Film Formation and Friction in Grease Lubricated Rolling-Sliding Non-conformal Contacts

This study investigates the film formation and friction in grease lubricated, rolling-sliding, non-conformal contacts over a range of entrainment speeds, surface roughnesses and contact …

This study investigates the film formation and friction in grease lubricated, rolling-sliding, non-conformal contacts over a range of entrainment speeds, surface roughnesses and contact temperatures. The effects of grease composition are assessed by employing custom made, additive free, lithium and diurea thickened greases, whose composition is systematically varied so that the effects of the thickener and the base oil can be isolated. All film thickness and friction measurements were conducted under fully-flooded conditions. It was found that at low speeds all tested greases are able to form thicker films than the corresponding base oils. The thickness and behaviour of these films is determined by the thickener type and is independent of the base oil viscosity and the test temperature. At higher speeds, the film thickness is governed by the base oil properties alone and can be predicted by the EHD theory. At low speeds, films with diurea greases grow with time under constant speed and residual films persist under load after contact motion ceases. The real lambda ratio, based on measured grease film thickness, was shown to correlate well with contact friction. The transition from the thickener dominated behaviour to that dominated by the base oil occurs at a relatively constant film thickness, regardless of the base oil viscosity and test temperatures, rather than at a given entrainment speed.
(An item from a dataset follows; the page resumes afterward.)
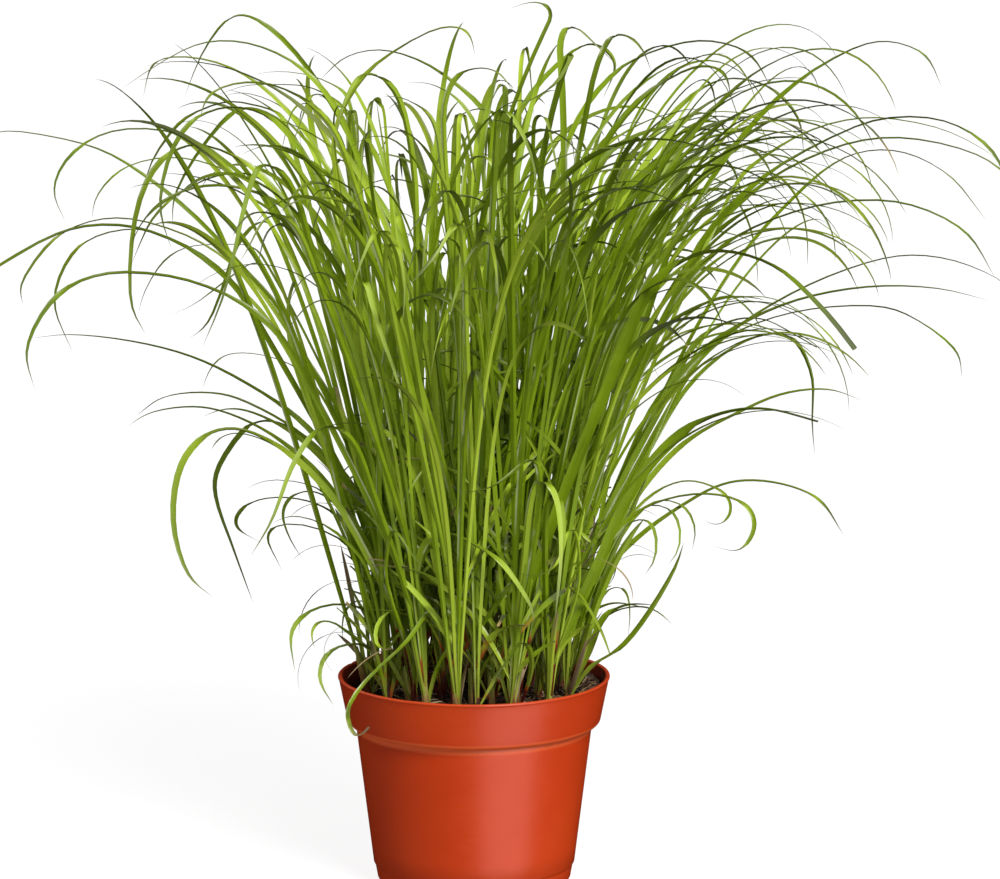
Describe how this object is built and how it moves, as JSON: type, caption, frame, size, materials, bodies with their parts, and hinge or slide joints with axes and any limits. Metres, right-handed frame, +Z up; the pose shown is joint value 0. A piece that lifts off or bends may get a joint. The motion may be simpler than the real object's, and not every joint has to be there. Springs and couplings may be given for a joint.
{
  "type": "potted cyperus",
  "caption": "Tuft of narrow arching sedge leaves growing from peat soil in a round tapered plastic nursery pot with a deep collar",
  "frame": {"origin": "centre of the pot's foot, on the surface that it stands on", "axes": "+Z up along the pot's axis, the pictured side faces -Y, +X to the right in the picture"},
  "size_m": [0.4799, 0.452, 0.3866],
  "materials": {
    "pot_plastic": "satin moulded orange-red plastic",
    "peat_soil": "moist dark peat with pale root fibres",
    "leaf": "satin green leaf, reddish at the sheath and darker at the tip"
  },
  "bodies": {
    "root": {"pot": "pot_plastic", "soil": "peat_soil", "shoot_01": "leaf", "shoot_02": "leaf", "shoot_03": "leaf", "shoot_04": "leaf", "shoot_05": "leaf", "shoot_06": "leaf", "shoot_07": "leaf", "shoot_08": "leaf", "shoot_09": "leaf", "shoot_10": "leaf", "shoot_11": "leaf", "shoot_12": "leaf", "shoot_13": "leaf", "shoot_14": "leaf", "shoot_15": "leaf", "shoot_16": "leaf", "shoot_17": "leaf", "shoot_18": "leaf", "shoot_19": "leaf", "shoot_20": "leaf", "shoot_21": "leaf", "shoot_22": "leaf", "shoot_23": "leaf", "shoot_24": "leaf", "shoot_25": "leaf", "shoot_26": "leaf", "shoot_27": "leaf", "shoot_28": "leaf", "shoot_29": "leaf", "shoot_30": "leaf", "shoot_31": "leaf", "shoot_32": "leaf", "shoot_33": "leaf", "shoot_34": "leaf", "shoot_35": "leaf", "shoot_36": "leaf", "shoot_37": "leaf", "shoot_38": "leaf", "shoot_39": "leaf", "shoot_40": "leaf", "shoot_41": "leaf", "shoot_42": "leaf", "shoot_43": "leaf", "shoot_44": "leaf"}
  },
  "joints": []
}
Based on the presented evidence, it is here proposed that the mechanism of formation of grease films at low speeds, is analogous to that reported to operate in EHL contacts lubricated with colloidal dispersions, namely the mechanical entrapment and deposition of thickener fibres, and that, rather than the widely quoted ‘transition speed’, it is the ratio of the thickener fibre size to prevailing film thickness that determines the range of conditions under which the film enhancement due to the action of thickener is present.